Éramos mais de quarenta professores de Educação Física, numa sala da UNICAMP, em 1990 e tantos, no curso de especialização em Educação Física Adaptada aos Portadores de Deficiência. Estávamos atraídos pela mesma vontade: angariar conhecimento para propiciar o desenvolvimento máximo das capacidades que restaram intactas em nossos alunos deficientes.
Também freqüentavam o curso dois colegas deficientes visuais, professores de Educação Física como nós; um deles perdeu a visão aos 17 anos e o outro veio ao mundo já sem a capacidade de ver.
“Uma nuvem no céu azul”, escreveu no quadro negro o professor. Naquela sexta-feira, tínhamos que fazer nosso colega “cego-de-nascença” perceber o que víamos, quando olhávamos para uma nuvem no céu azul.
Missão impossível!!! Definir nuvem, céu, azul? - pensávamos, quando alguém arriscou:
- Uma nuvem é como um imenso algodão, flutuando num céu azul!
-...hum... nuvem, imenso, algodão flutuando, céu...azul! Não sei visualizar isso, não.
Muito bem, vamos tentar de novo:
- Que tal um miolo-de-pão fresquinho, só que mais leve...meio etéreo? - sugeriu alguém, entre a gargalhada geral da classe. Nem mesmo um vidente poderia imaginar algo assim!

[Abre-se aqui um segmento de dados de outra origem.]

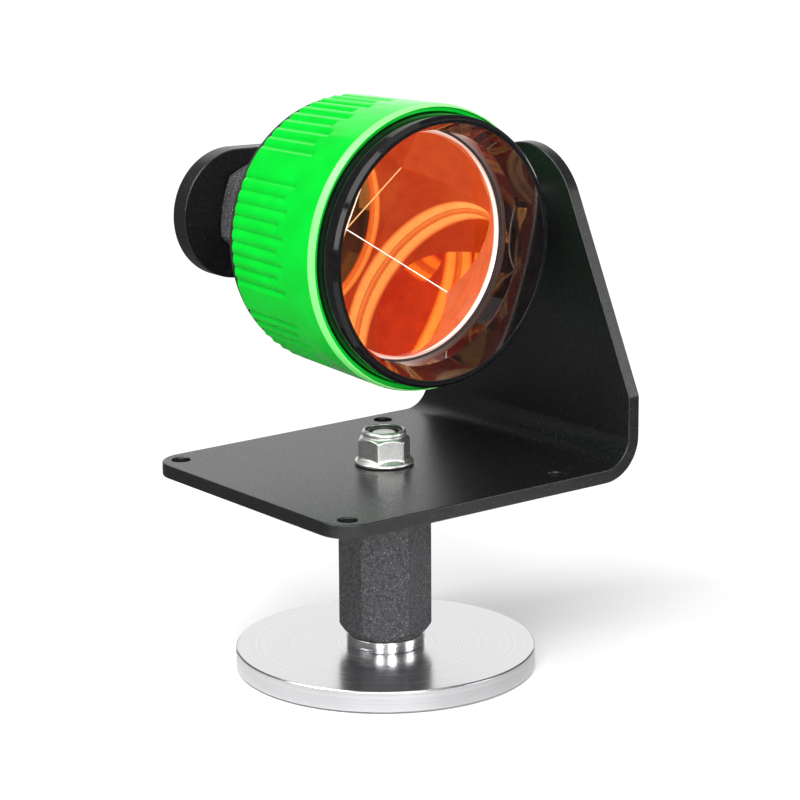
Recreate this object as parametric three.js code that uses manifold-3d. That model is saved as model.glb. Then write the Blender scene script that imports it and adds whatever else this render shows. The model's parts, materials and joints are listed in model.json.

Íamos nos enroscando cada vez mais em infelizes tentativas, quando nosso outro colega cego - o que perdeu a visão aos 17 anos de idade - sugeriu:
- Marshmellow, meio que derretendo!!!! - aplausos, em comemoração à sua excelente memória visual.
- Chumaço de algodão branco, no céu azul! outro tentou...
- Enorme algodão-doce e branco! - e, nada. Ou seja, nenhum de nós possuía criatividade suficiente para fazê-lo imaginar a forma de um marshmellow, de um algodão-doce e muito menos a cara das cores.
No final da tarde, exaustos e frustrados, ouvimos sua voz calma e firme dizer:
- Amigos, relaxem! A forma das coisas, o tamanho delas e todas as definições que vocês utilizam para descrever o mundo, são dispensáveis para os cegos de nascença, como eu! Não precisamos e nem queremos saber como é o ‘AZUL’. No máximo, queremos combinar as cores de nossas roupas, só para não chamar mais ainda a atenção de olhos curiosos que nos observam enquanto nos movimentamos pelas ruas. Uma camiseta azul não combina com uma calça roxa, não é mesmo? A cor AZUL é uma palavra, apenas isso! Nuvem para mim é sinônimo de chuva ou a falta do calorzinho que sinto na pele quando ela esconde o sol e - pelo amor de Deus -, não tentem me fazer entender como é o sol, porque não vão conseguir! Mesmo assim, agradeço o esforço de todos vocês”.
Voltei prá casa, tentando imaginar como poderia descrever o cenário lindo que se abria a cada curva: a bela Rodovia dos Bandeirantes à minha frente, sob um céu completamente azul, sem nuvens e um sol quentinho acariciando minha mão ao volante.